--- Begin ---

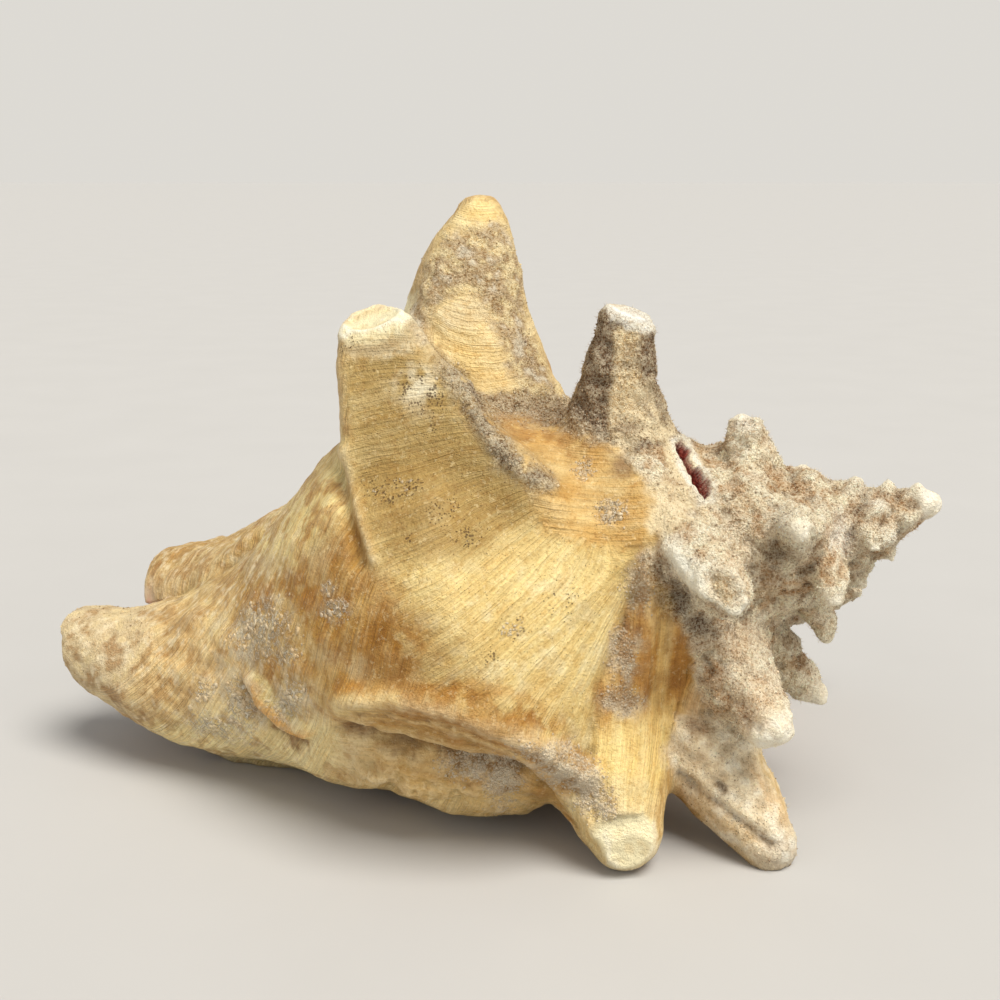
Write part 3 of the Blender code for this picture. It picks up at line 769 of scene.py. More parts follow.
n30, n11, n5, n2 = cloud(co, 30, 3, 1), cloud(co, 11, 3, 2), cloud(co, 5, 3, 4), cloud(co, 2.2, 2, 6)
n5 = .5 + 1.45 * (.60 * (n5 - .5) + .40 * (n2 - .5))      # patches with broken edges
n11 = .5 + 1.25 * (.72 * (n11 - .5) + .28 * (n2 - .5))
streaks = cloud(np.stack((s_co * .9 - phi * .45, s_co * .10 + phi * .10, rad * .05), 1), 5.0, 3, 41)
paint(smooth(n30, .42, .66) * .75, (224, 200, 150))
paint(smooth(n11, .50, .72) * .55, (182, 132, 68))
paint(smooth(streaks, .50, .70) * .45, (226, 204, 158))
paint(smooth(1 - streaks, .56, .74) * .4, (172, 128, 70))

# canal and left of the body
paint(w * area(ragged, [(55, 580), (160, 580), (178, 620), (168, 700), (120, 730), (55, 700)], 16) * .8, (222, 200, 158))
paint(w * area(ragged, [(60, 590), (200, 590), (260, 760), (60, 760)], 20) * smooth(n5, .50, .62) * .6, (168, 136, 90))
paint(w * area(ragged, [(240, 560), (345, 446), (372, 560), (395, 640), (330, 690), (250, 660), (210, 620)], 20) * .85, (198, 152, 68))
# the first patch, at 290 520, is a painted sheen on the upper body; the others are pale cream patches
paint(w * dots(ragged, [(290, 520, 24, 34, 40), (318, 552, 16, 24, 20, .8), (262, 560, 18, 18, 0, .8), (330, 655, 20, 12, 0, .7),
                    (356, 668, 16, 10, 0, .8)]) * .6, (226, 212, 176))
paint(w * dots(ragged, [(300, 590, 60, 26, -35), (380, 640, 44, 30, 20), (345, 610, 34, 24, 0), (430, 670, 40, 18, 10)]) * smooth(n5, .42, .54) * .8, (174, 122, 48))
paint(w * dots(ragged, [(237, 648, 15, 11, 30), (292, 664, 16, 10, 0, .8), (382, 694, 22, 9, -8), (352, 684, 16, 8, 0),
                    (440, 640, 20, 12, 0, .7), (262, 600, 14, 20, 30, .6), (312, 596, 18, 10, 0, .5)]) * .85, (218, 158, 66))
# the two patches at 372 704 and 346 708 are a painted highlight on the fold's crest; the one at 182 592 is a pale
# streak
paint(w * dots(ragged, [(182, 592, 26, 7, -14, .8), (372, 704, 26, 7, -8, .8), (346, 708, 14, 8, 0, .8)]) * .85, (244, 222, 158))
paint(w * ridge(ragged, [(209, 604), (213, 626), (222, 642)], 6), (250, 226, 150))
paint(w * dots(ragged, [(213, 667, 12, 9, 0), (190, 640, 14, 10, 0, .6), (150, 640, 14, 9, 0, .6), (200, 712, 16, 10, 0, .5), (120, 650, 16, 12, 0, .5)]) * .6, (150, 112, 78))
paint(w * area(ragged, [(170, 690), (330, 725), (345, 780), (210, 768), (140, 735)], 14) * .95, (255, 236, 176))
paint(w * area(ragged, [(150, 600), (230, 590), (250, 680), (190, 720), (130, 700)], 16) * .7, (255, 222, 160))
paint(w * area(ragged, [(250, 545), (345, 440), (352, 505), (300, 570)], 14) * .95, (255, 234, 166))
paint(w * area(ragged, [(262, 540), (345, 446), (345, 500), (300, 560)], 16) * smooth(n5, .50, .60) * .6, (220, 168, 84))

paint(w * smooth(U, 420, 330) * smooth(n5, .56, .64) * .5, (178, 130, 68))
paint(w * smooth(U, 360, 290) * smooth(1 - n5, .56, .66) * .5, (246, 222, 164))
paint(w * smooth(U, 330, 270) * smooth(cloud(co, 1.7, 2, 181), .60, .70) * .5, (255, 240, 204))
# ramp, lower face and the faces of the two large spines
ramp = w * area(ragged, [(372, 560), (350, 450), (345, 330), (410, 330), (470, 430), (520, 480), (640, 545), (634, 600), (612, 650), (596, 690),
                     (590, 752), (560, 742), (480, 706), (430, 690), (400, 640)], 12)
paint(ramp * .95, (236, 212, 146))
paint(ramp * smooth(n11, .45, .7) * .5, (214, 184, 114))
# the broad spine's face, painted darker: partly its greyer tan colour, partly painted shade where it faces away from
# the light above
paint(w * area(ragged, [(345, 330), (410, 330), (470, 430), (520, 480), (540, 520), (470, 560), (385, 560), (352, 470)], 22) * .9, (170, 140, 80))
paint(ramp * smooth(n5, .56, .7) * .4 * smooth(V, 540, 600), (238, 226, 184))
paint(w * dots(ragged, [(396, 640, 36, 32, 20), (440, 690, 44, 11, 8), (520, 718, 50, 10, 14), (386, 596, 22, 24, 0, .7), (350, 630, 26, 26, 0, .7)]) * smooth(n5, .28, .48) * .9, (176, 126, 46))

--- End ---

> TO DO
Begin with the first line of the data above and, please, print each line exactly until you have printed the line containing "paint(smooth(1 - streaks, .56, .74)"; print nothing else.

> RESULT OF THIS TASK
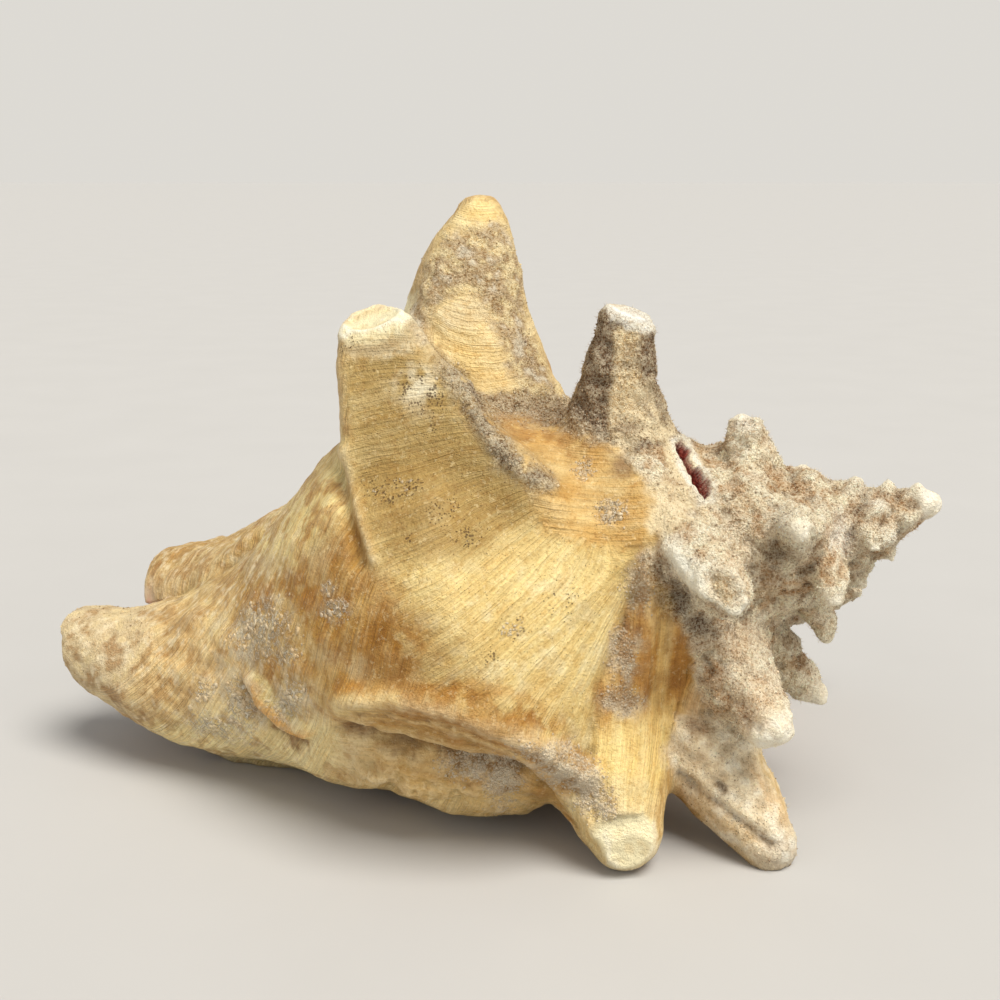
Write part 3 of the Blender code for this picture. It picks up at line 769 of scene.py. More parts follow.
n30, n11, n5, n2 = cloud(co, 30, 3, 1), cloud(co, 11, 3, 2), cloud(co, 5, 3, 4), cloud(co, 2.2, 2, 6)
n5 = .5 + 1.45 * (.60 * (n5 - .5) + .40 * (n2 - .5))      # patches with broken edges
n11 = .5 + 1.25 * (.72 * (n11 - .5) + .28 * (n2 - .5))
streaks = cloud(np.stack((s_co * .9 - phi * .45, s_co * .10 + phi * .10, rad * .05), 1), 5.0, 3, 41)
paint(smooth(n30, .42, .66) * .75, (224, 200, 150))
paint(smooth(n11, .50, .72) * .55, (182, 132, 68))
paint(smooth(streaks, .50, .70) * .45, (226, 204, 158))
paint(smooth(1 - streaks, .56, .74) * .4, (172, 128, 70))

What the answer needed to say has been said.